Manichees were considered a special category of subversive.  They were also largely extinct in most places by the time of the sixth century.  Different sects in later medieval Byzantine history would be identified sometimes with the Manichees as a way of aligning them with the most hateful thing imaginable, and polemicists loved to apply the title Manichean to people whom they particularly disliked as a way of insulting them, but Manichees as such had all but disappeared.  No one would have been punished for refusing to renounce Mani because no one was following Mani.  Denouncing Manicheanism in the sixth century was largely a sort of moral and spiritual stand, akin to denouncing fascism today–very few are actually in favour of reviving fascism, but to listen to the way we obsess about fascist-this and fascist-that you would think it was still a live issue.  It is a way of declaring that you are committed to the right things.
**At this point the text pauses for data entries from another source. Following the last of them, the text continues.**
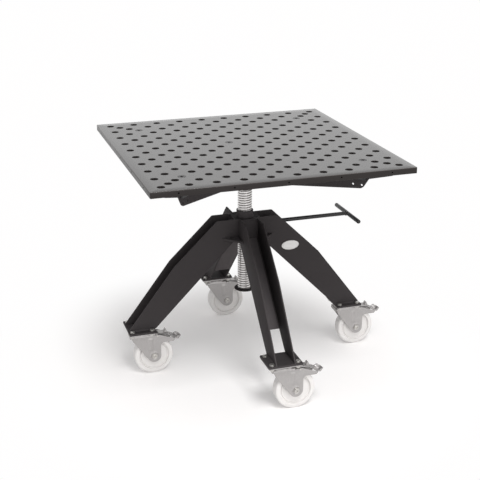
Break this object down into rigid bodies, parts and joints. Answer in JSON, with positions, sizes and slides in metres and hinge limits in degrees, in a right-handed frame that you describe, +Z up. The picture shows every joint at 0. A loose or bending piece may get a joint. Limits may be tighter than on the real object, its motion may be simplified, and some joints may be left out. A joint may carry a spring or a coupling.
{
  "type": "tilting work table",
  "caption": "Square perforated steel work table on a threaded height spindle with a tilting head, four splayed sheet-metal legs and braked swivel casters.",
  "frame": {"origin": "mouth of the table plate's centre bore, which is the centre of the work surface", "axes": "+X to the right along the front edge, towards the clamp handle; +Y to the back; +Z up, out of the bore"},
  "size_m": [1.125, 1.01, 0.935],
  "materials": {
    "plate": "dark phosphated steel, satin, light speckle",
    "black_coat": "black powder coat, satin",
    "spindle": "bright turned steel",
    "blackened": "blackened steel, satin",
    "fasteners": "zinc plated",
    "pad": "turned brass",
    "badge": "bare satin plate with raised rim",
    "zinc": "zinc plated pressed sheet",
    "nylon": "cast white nylon",
    "bush": "turned steel"
  },
  "bodies": {
    "base": {"hub_top_plate": "black_coat", "hub_bottom_plate": "black_coat", "hub_gussets": "black_coat", "hub_walls": "black_coat", "spindle_nut": "black_coat", "clamp_boss": "black_coat", "leg_sides_right": "black_coat", "leg_sides_back": "black_coat", "leg_sides_left": "black_coat", "leg_sides_front": "black_coat", "leg_webs": "black_coat", "foot_plate_right": "black_coat", "foot_plate_back": "black_coat", "foot_plate_left": "black_coat", "foot_plate_front": "black_coat", "foot_bolts": "fasteners", "badge": "badge", "caster_plates": "zinc", "kingpins": "zinc"},
    "lift_stop": {"stop_disc": "blackened"},
    "column": {"spindle": "spindle", "stop_screw": "fasteners", "tilt_head": "black_coat", "lock_stud": "fasteners"},
    "top": {"table_plate": "plate", "plate_screws": "fasteners", "rib_front_left": "black_coat", "rib_front_right": "black_coat", "rib_back_right": "black_coat", "rib_back_left": "black_coat", "rib_nuts": "fasteners", "centre_pad": "black_coat", "tilt_cheek_left": "black_coat", "tilt_cheek_right": "black_coat", "pivot_pin": "fasteners", "pivot_nut": "fasteners"},
    "lock": {"lock_lever": "blackened"},
    "clamp_tip": {"clamp_pad": "pad"},
    "clamp": {"clamp_rod": "blackened", "clamp_handle": "blackened"},
    "swivel_right": {"fork_right": "zinc", "axle_right": "zinc"},
    "roller_right": {"wheel_right": "nylon", "bush_right": "bush"},
    "brake_right": {"pedal_right": "zinc"},
    "swivel_back": {"fork_back": "zinc", "axle_back": "zinc"},
    "roller_back": {"wheel_back": "nylon", "bush_back": "bush"},
    "brake_back": {"pedal_back": "zinc"},
    "swivel_left": {"fork_left": "zinc", "axle_left": "zinc"},
    "roller_left": {"wheel_left": "nylon", "bush_left": "bush"},
    "brake_left": {"pedal_left": "zinc"},
    "swivel_front": {"fork_front": "zinc", "axle_front": "zinc"},
    "roller_front": {"wheel_front": "nylon", "bush_front": "bush"},
    "brake_front": {"pedal_front": "zinc"}
  },
  "joints": [
    {"name": "height_lift", "type": "slide", "parent": "base", "child": "lift_stop", "axis": [0, 0, 1], "range_m": [-0.09, 0.23]},
    {"name": "top_turn", "type": "hinge", "parent": "lift_stop", "child": "column", "pos_m": [0, 0, 0], "axis": [0, 0, 1], "range_deg": [-3240, 8280]},
    {"name": "top_tilt", "type": "hinge", "parent": "column", "child": "top", "pos_m": [0, 0, -0.105], "axis": [1, 0, 0], "range_deg": [0, 45]},
    {"name": "tilt_lock", "type": "hinge", "parent": "column", "child": "lock", "pos_m": [0, 0, -0.15], "axis": [1, 0, 0], "range_deg": [0, 35]},
    {"name": "clamp_feed", "type": "slide", "parent": "base", "child": "clamp_tip", "axis": [1, 0, 0], "range_m": [0, 0.003]},
    {"name": "clamp_turn", "type": "hinge", "parent": "clamp_tip", "child": "clamp", "pos_m": [0, 0, -0.334], "axis": [1, 0, 0], "range_deg": [0, 540]},
    {"name": "caster_turn_right", "type": "hinge", "parent": "base", "child": "swivel_right", "pos_m": [0.45, 0, -0.75], "axis": [0, 0, 1], "continuous": true},
    {"name": "wheel_roll_right", "type": "hinge", "parent": "swivel_right", "child": "roller_right", "pos_m": [0.502, 0, -0.855], "axis": [0, 1, 0], "continuous": true},
    {"name": "brake_press_right", "type": "hinge", "parent": "swivel_right", "child": "brake_right", "pos_m": [0.516, 0, -0.7678], "axis": [0, 1, 0], "range_deg": [0, 7.5]},
    {"name": "caster_turn_back", "type": "hinge", "parent": "base", "child": "swivel_back", "pos_m": [0, 0.45, -0.75], "axis": [0, 0, 1], "continuous": true},
    {"name": "wheel_roll_back", "type": "hinge", "parent": "swivel_back", "child": "roller_back", "pos_m": [0.052, 0.45, -0.855], "axis": [0, 1, 0], "continuous": true},
    {"name": "brake_press_back", "type": "hinge", "parent": "swivel_back", "child": "brake_back", "pos_m": [0.066, 0.45, -0.7678], "axis": [0, 1, 0], "range_deg": [0, 7.5]},
    {"name": "caster_turn_left", "type": "hinge", "parent": "base", "child": "swivel_left", "pos_m": [-0.45, 0, -0.75], "axis": [0, 0, 1], "continuous": true},
    {"name": "wheel_roll_left", "type": "hinge", "parent": "swivel_left", "child": "roller_left", "pos_m": [-0.398, 0, -0.855], "axis": [0, 1, 0], "continuous": true},
    {"name": "brake_press_left", "type": "hinge", "parent": "swivel_left", "child": "brake_left", "pos_m": [-0.384, 0, -0.7678], "axis": [0, 1, 0], "range_deg": [0, 7.5]},
    {"name": "caster_turn_front", "type": "hinge", "parent": "base", "child": "swivel_front", "pos_m": [0, -0.45, -0.75], "axis": [0, 0, 1], "continuous": true},
    {"name": "wheel_roll_front", "type": "hinge", "parent": "swivel_front", "child": "roller_front", "pos_m": [0.052, -0.45, -0.855], "axis": [0, 1, 0], "continuous": true},
    {"name": "brake_press_front", "type": "hinge", "parent": "swivel_front", "child": "brake_front", "pos_m": [0.066, -0.45, -0.7678], "axis": [0, 1, 0], "range_deg": [0, 7.5]}
  ],
  "couplings": [
    {"joint": "height_lift", "follows": "top_turn", "m_per_rad": 0.0015915},
    {"joint": "clamp_feed", "follows": "clamp_turn", "m_per_rad": 0.0003183}
  ]
}
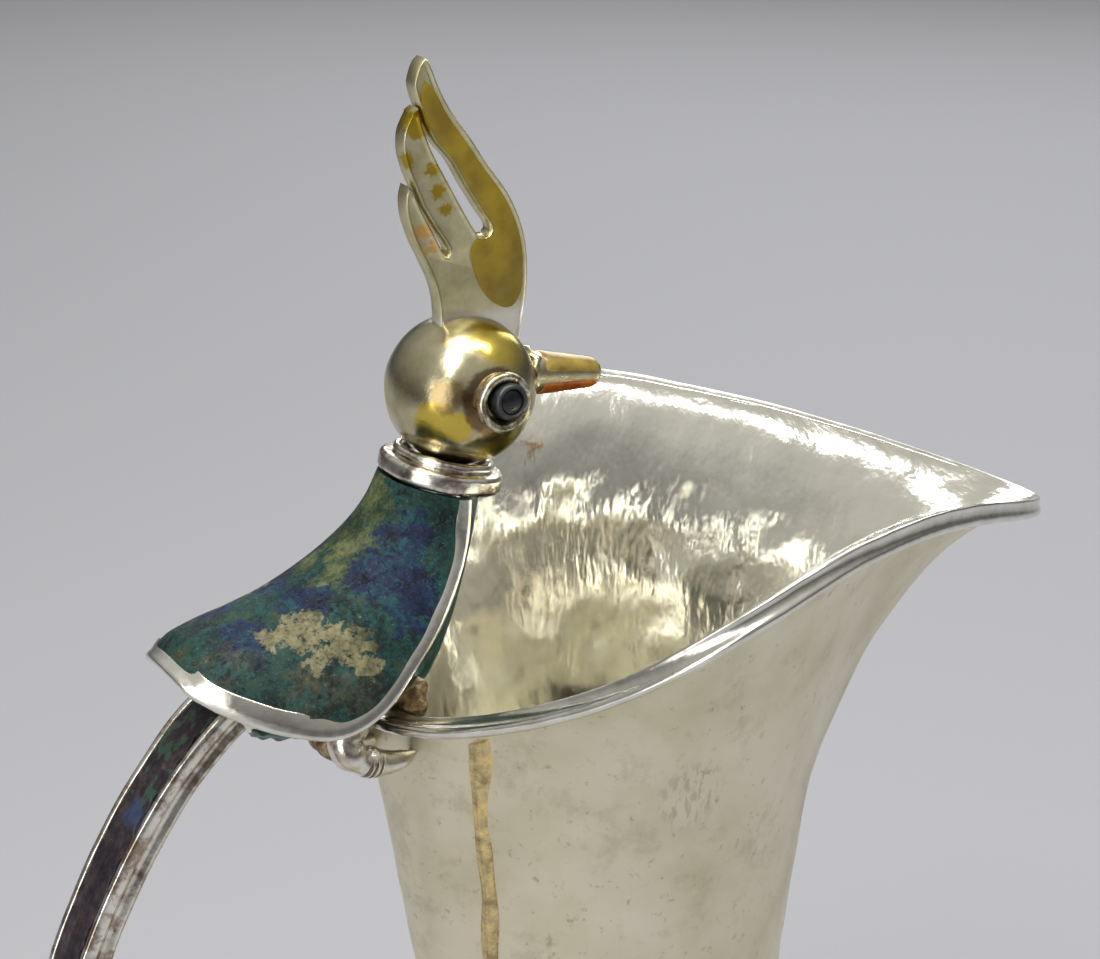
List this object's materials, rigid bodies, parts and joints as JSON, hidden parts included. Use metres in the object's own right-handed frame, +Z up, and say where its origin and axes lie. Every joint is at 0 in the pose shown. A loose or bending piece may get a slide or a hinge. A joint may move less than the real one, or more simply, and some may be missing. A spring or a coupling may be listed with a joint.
{
  "type": "water pitcher",
  "caption": "Flared silver pitcher with a pear-shaped body and a spout, held by the long tail of a crested bird that perches on the rim.",
  "frame": {"origin": "centre of the base's flat underside", "axes": "+X towards the spout, +Z up the body, +Y across the pitcher; the tail handle lies towards -X"},
  "size_m": [0.1997, 0.115, 0.3133],
  "materials": {
    "silver": "satin hand-worked silver plate",
    "gilt": "pale worn brass with a thin silver plate",
    "braze": "bright brazing line",
    "tarnish": "dull brown solder",
    "mosaic": "crushed blue and green stone set in resin",
    "green": "dark green crushed stone set in resin",
    "dark": "dark purple stone inlay",
    "enamel": "translucent olive yellow enamel",
    "amber": "translucent amber enamel",
    "grey": "dark grey polished bead",
    "black": "polished black stone"
  },
  "bodies": {
    "root": {"body_shell": "silver", "base_disc": "silver", "foot_ring": "silver", "rim_band": "silver", "neck_seam": "braze", "cape_stone": "mosaic", "cape_band": "silver", "bird_torso": "silver", "breast_stone": "green", "belly_stone": "green", "tail_strap": "silver", "tail_inlay": "dark", "tail_pad": "silver", "foot_near": "silver", "foot_far": "silver", "rim_lug": "tarnish", "neck_collar": "silver", "neck_wire": "silver", "head_ball": "gilt", "crest_plate": "gilt", "beak_core": "gilt", "beak_inlay_upper": "enamel", "beak_inlay_lower": "amber", "crest_enamel_near": "enamel", "crest_enamel_far": "enamel", "eye_cup_near": "silver", "eye_cup_far": "silver", "eye_bead_near": "grey", "eye_bead_far": "grey", "pupil_near": "black", "pupil_far": "black"}
  },
  "joints": []
}
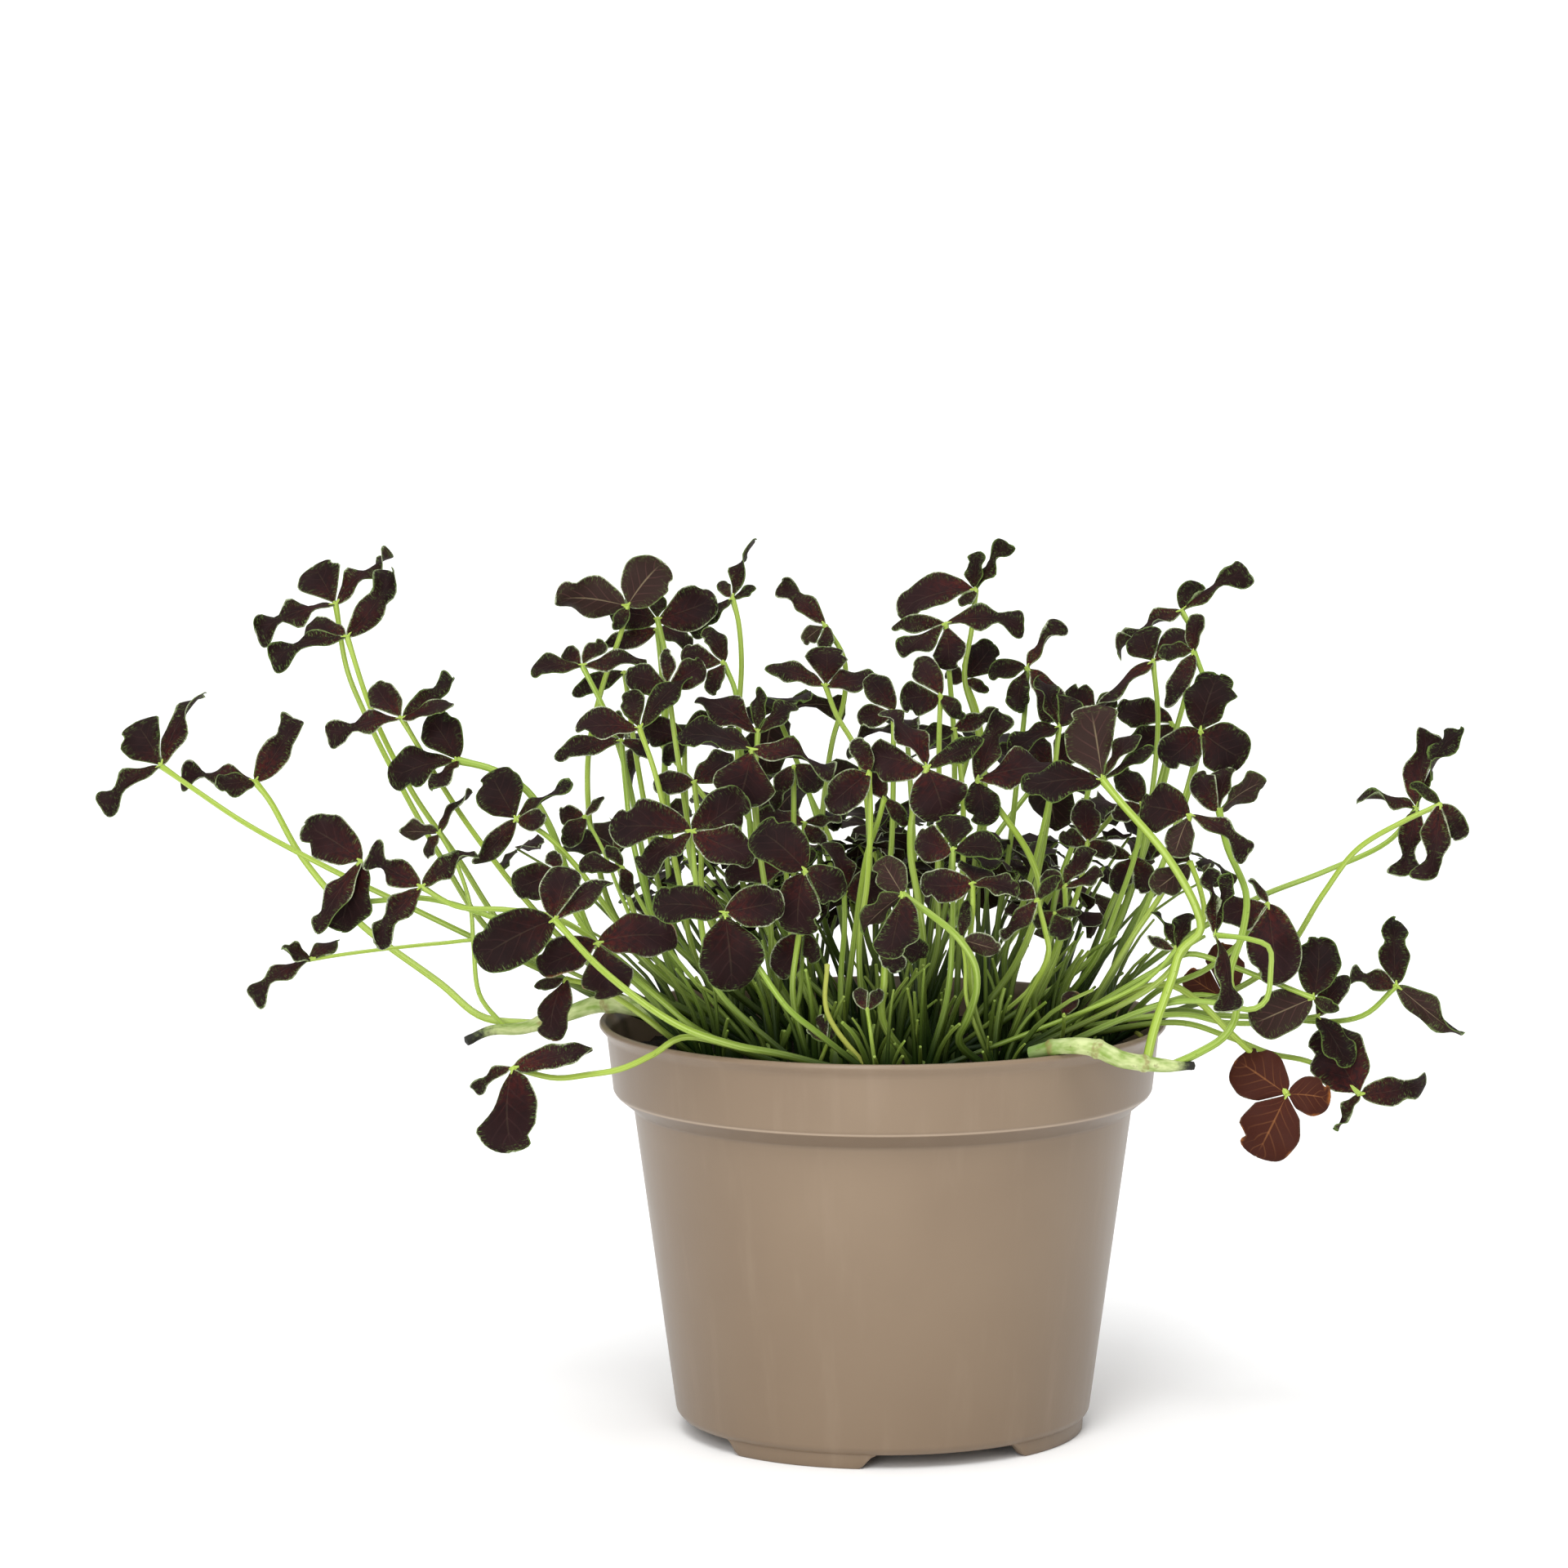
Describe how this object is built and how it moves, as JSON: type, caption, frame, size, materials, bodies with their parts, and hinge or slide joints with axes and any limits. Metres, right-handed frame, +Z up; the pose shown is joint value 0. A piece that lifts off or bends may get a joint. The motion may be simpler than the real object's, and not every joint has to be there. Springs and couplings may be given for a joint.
{
  "type": "potted white clover",
  "caption": "Dark-leaved white clover in a round tapered grower's pot: leaflets on long thin stalks and two creeping stems over soil, standing on moulded feet.",
  "frame": {"origin": "on the ground under the middle of the whole object's box", "axes": "+Z up; the front of the pot and plant faces -Y; the plant spreads widest along X"},
  "size_m": [0.2882, 0.1746, 0.1868],
  "materials": {
    "plastic": "taupe moulded plastic with a soft sheen",
    "soil": null,
    "leaf": "thin matt burgundy-brown leaflets with a pale green margin",
    "stalk": "smooth yellow-green stalks and paler creeping stems"
  },
  "bodies": {
    "root": {"crown_01": "leaf", "crown_02": "leaf", "crown_03": "leaf", "crown_04": "leaf", "crown_05": "leaf", "crown_06": "leaf", "crown_07": "leaf", "crown_08": "leaf", "crown_09": "leaf", "crown_10": "leaf", "crown_11": "leaf", "crown_12": "leaf", "crown_13": "leaf", "crown_14": "leaf", "crown_15": "leaf", "crown_16": "leaf", "crown_17": "leaf", "crown_18": "leaf", "crown_19": "leaf", "crown_20": "leaf", "crown_21": "leaf", "crown_22": "leaf", "crown_23": "leaf", "crown_24": "leaf", "crown_25": "leaf", "crown_26": "leaf", "crown_27": "leaf", "crown_28": "leaf", "crown_29": "leaf", "crown_30": "leaf", "crown_31": "leaf", "crown_32": "leaf", "crown_33": "leaf", "crown_34": "leaf", "crown_35": "leaf", "crown_37": "leaf", "pot": "plastic", "soil": "soil", "stolon_left": "stalk", "stolon_right": "stalk"}
  },
  "joints": []
}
Manuel I Komnenos was in some ways an atypical Byzantine ruler, but he took the interesting step of forcing a controversy over the ritual of renouncing Islam that shows one aspect of the difference between the Byzantine Christian and the Muslim.  Manuel was definitely on shaky theological ground for obvious reasons, but he supported a move to change the renunciation of Islam so that converts to Christianity would only have to reject Muhammad and not Muhammad’s God.  There was a willingness, however rare, at the highest levels in Byzantium to acknowledge that Muslims worshipped the same God but followed a false prophet, while there was not and could never have really been a similar willingness on the other side.  There are many things modern people could learn from a serious study of the careers of Manuel I and Manuel II, among others, but that would require knowing something about Byzantium.  Or you can spout tired cliches about Orientalism and the “tolerance” of Islam and think that you have demonstrated something other than your own ignorance.